Something Smells

According to the San Francisco Weekly:

[I]n the 1990s some $76 million was siphoned from union worker benefit funds under the influence of San Francisco labor boss Larry Mazzola. More than $50 million of that money was used to prop up Konocti Harbor Resort, a Lake County concert venue abutting and near more than 100 acres privately owned by Mazzola and his family.

Last year, Mazzola cut a deal with a real estate investment firm owned by Democratic Party lobbyist Darius Anderson in hopes of pulling political strings that might turn the resort into a much more valuable Indian gambling casino complex. While Mazzola, business manager of Plumbers union Local 38, and his agents were pursuing the gambling deal, Mazzola’s personal attorney attempted to re-zone Mazzola’s own land near the resort so that the entire area might become a condominium, housing, and commercial development with a gambling mecca at its core. Local opposition stalled the re-zoning and gambling plans. But had they succeeded, the escalation in property values could have personally enriched Mazzola by millions of dollars. And these schemes wouldn’t have even been conceivable had Konocti Harbor Resort not been kept afloat with vast amounts of money that was docked from workers’ pay.

By docking workers’ hourly pay to finance an ambiguously named “convalescent trust fund,” then causing $50 million to disappear into the worthless investment that was Konocti Harbor Resort, Mazzola and union officials under his control deprived workers of benefits money they paid for out of their own union dues. By attempting to leverage that “investment” in a way that would increase his own net worth, he was engaging in the sort of apparent attempted sweetheart dealing that gives union bosses a bad name.

Indeed! That’s $50 million in workers’ retirement funds that Mazzola is treating as his own personal candy store. And, since California doesn’t have a Right to Work law, these are workers that are also forced to pay dues and fees to Mazzola as a prerequisite for getting or keeping their jobs.

The Weekly continues:

Yet, appallingly, regulators will not punish Mazzola in any meaningful way. Despite years of federal investigations and lawsuits pertaining to the funds diversion, Mazzola is poised to get off without so much as a slap on the wrist. . . .

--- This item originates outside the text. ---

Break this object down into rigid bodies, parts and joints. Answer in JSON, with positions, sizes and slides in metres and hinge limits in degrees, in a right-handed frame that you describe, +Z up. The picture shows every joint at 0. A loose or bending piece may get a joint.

According to a new settlement agreement between Mazzola and the Labor Department described in court proceedings earlier this month, Mazzola emerges from a three-year legal ordeal stemming from the funds diversion allegations unscathed.

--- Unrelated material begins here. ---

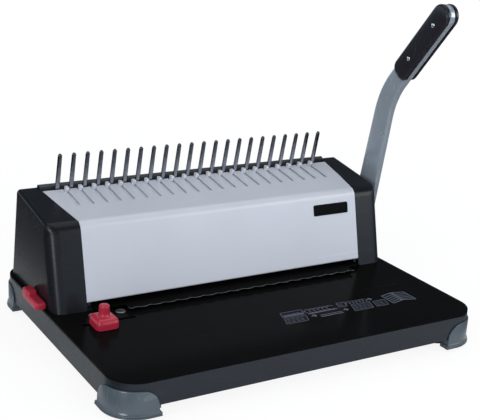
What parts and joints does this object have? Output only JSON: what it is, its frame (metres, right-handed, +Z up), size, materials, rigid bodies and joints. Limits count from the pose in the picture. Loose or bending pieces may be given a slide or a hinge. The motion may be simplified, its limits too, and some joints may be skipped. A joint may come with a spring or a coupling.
{
  "type": "comb binding machine",
  "caption": "Desktop punch and plastic comb opener: flat table, silver head with upright prongs, cranked side handle, red edge guide and depth knob.",
  "frame": {"origin": "on the desk, under the centre of the overall box at rest", "axes": "+X to the operator's right, where the handle is, +Y from the operator to the rear wall, +Z up from the desk"},
  "size_m": [0.4032, 0.2924, 0.3193],
  "materials": {
    "tray_plastic": "fine grained, slate grey",
    "table_enamel": "glossy black stoved enamel",
    "zinc_sheet": "zinc plated sheet",
    "foot_plastic": "satin, slate grey",
    "pad_rubber": "matt",
    "screw_steel": "zinc plated",
    "frame_steel": "zinc plated plate",
    "die_steel": "ground",
    "guide_black": "satin black",
    "bush_brass": "turned",
    "prong_steel": "bright plated",
    "silver_paint": "satin silver",
    "rear_paint": "satin black",
    "cap_plastic": "gloss black",
    "shaft_steel": "ground",
    "gear_steel": "machined, oiled",
    "handle_paint": "satin silver grey",
    "grip_plastic": "satin black",
    "grip_screw_chrome": "polished",
    "punch_steel": "ground, hardened",
    "opener_zinc": "bright zinc plated",
    "control_red": "gloss red",
    "shoe_plastic": "black",
    "drawer_plastic": "black, fine grained"
  },
  "bodies": {
    "machine": {"base_tray": "tray_plastic", "table_top": "table_enamel", "bottom_plate": "zinc_sheet", "foot_front_left": "foot_plastic", "foot_front_right": "foot_plastic", "foot_rear_left": "foot_plastic", "foot_rear_right": "foot_plastic", "foot_pads": "pad_rubber", "base_screws": "screw_steel", "frame_plate_left": "frame_steel", "frame_plate_right": "frame_steel", "frame_screws": "screw_steel", "die_plate": "die_steel", "throat_spacers": "frame_steel", "guide_plate": "guide_black", "die_screws": "screw_steel", "shaft_bushes": "bush_brass", "prong_comb": "prong_steel", "comb_screws": "screw_steel", "front_cover": "silver_paint", "rear_cover": "rear_paint", "rear_cover_screws": "screw_steel", "end_cap_left": "cap_plastic", "end_cap_right": "cap_plastic", "cap_screws": "screw_steel", "guide_rail": "frame_steel", "rail_screws": "screw_steel"},
    "lever": {"main_shaft": "shaft_steel", "pinion_left": "gear_steel", "pinion_right": "gear_steel", "crank_left": "gear_steel", "crank_right": "gear_steel", "crank_rollers": "shaft_steel", "shaft_pins": "gear_steel", "shaft_clip": "gear_steel", "handle_bar": "handle_paint", "handle_bolt": "screw_steel", "grip_inner": "grip_plastic", "grip_outer": "grip_plastic", "grip_screws": "grip_screw_chrome"},
    "punch": {"punch_bar": "gear_steel", "punch_pins": "punch_steel", "rack_left": "gear_steel", "rack_right": "gear_steel", "rack_screws": "screw_steel"},
    "opener": {"opener_plate": "opener_zinc", "opener_brackets": "opener_zinc"},
    "side_guide": {"edge_guide": "control_red", "guide_shoe": "shoe_plastic"},
    "depth_stop": {"depth_knob": "control_red", "paper_stop": "frame_steel"},
    "drawer": {"chip_drawer": "drawer_plastic"}
  },
  "joints": [
    {"name": "handle_swing", "type": "hinge", "parent": "machine", "child": "lever", "pos_m": [0, 0.0585, 0.076], "axis": [1, 0, 0], "range_deg": [0, 60]},
    {"name": "punch_stroke", "type": "slide", "parent": "machine", "child": "punch", "axis": [0, 0, -1], "range_m": [0, 0.0118]},
    {"name": "opener_pull", "type": "slide", "parent": "machine", "child": "opener", "axis": [0, -0.9882, -0.153], "range_m": [0, 0.0301]},
    {"name": "edge_guide_slide", "type": "slide", "parent": "machine", "child": "side_guide", "axis": [1, 0, 0], "range_m": [-0.006, 0.024]},
    {"name": "depth_slide", "type": "slide", "parent": "machine", "child": "depth_stop", "axis": [0, 1, 0], "range_m": [0, 0.004]},
    {"name": "drawer_slide", "type": "slide", "parent": "machine", "child": "drawer", "axis": [0, 1, 0], "range_m": [0, 0.12]}
  ],
  "couplings": [
    {"joint": "punch_stroke", "follows": "handle_swing", "m_per_rad": 0.01125},
    {"joint": "opener_pull", "follows": "handle_swing", "m_per_rad": 0.028648}
  ]
}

Mazzola won’t be removed from his union leadership role. And he will continue to help overseeing some union benefit money. As a concession Mazzola will be required to step down as a member of a board of trustees overseeing worker benefit funds, perhaps by the end of the year. Mazzola will be allowed to remain for two years on a board overseeing a worker training fund. And Mazzola’s son, Larry Jr., will be allowed to sit on the board of trustees overseeing the union local’s various pension and other benefit funds.

As part of the settlement, Larry Mazzola Jr. will be required to take a course on the concept of fiduciary duty.

WOW! Even understanding that the Department of Labor’s budget is now controlled by a Democratic majority beholden to Big Labor’s largess, the distinct odor coming from this decision is too obvious to ignore.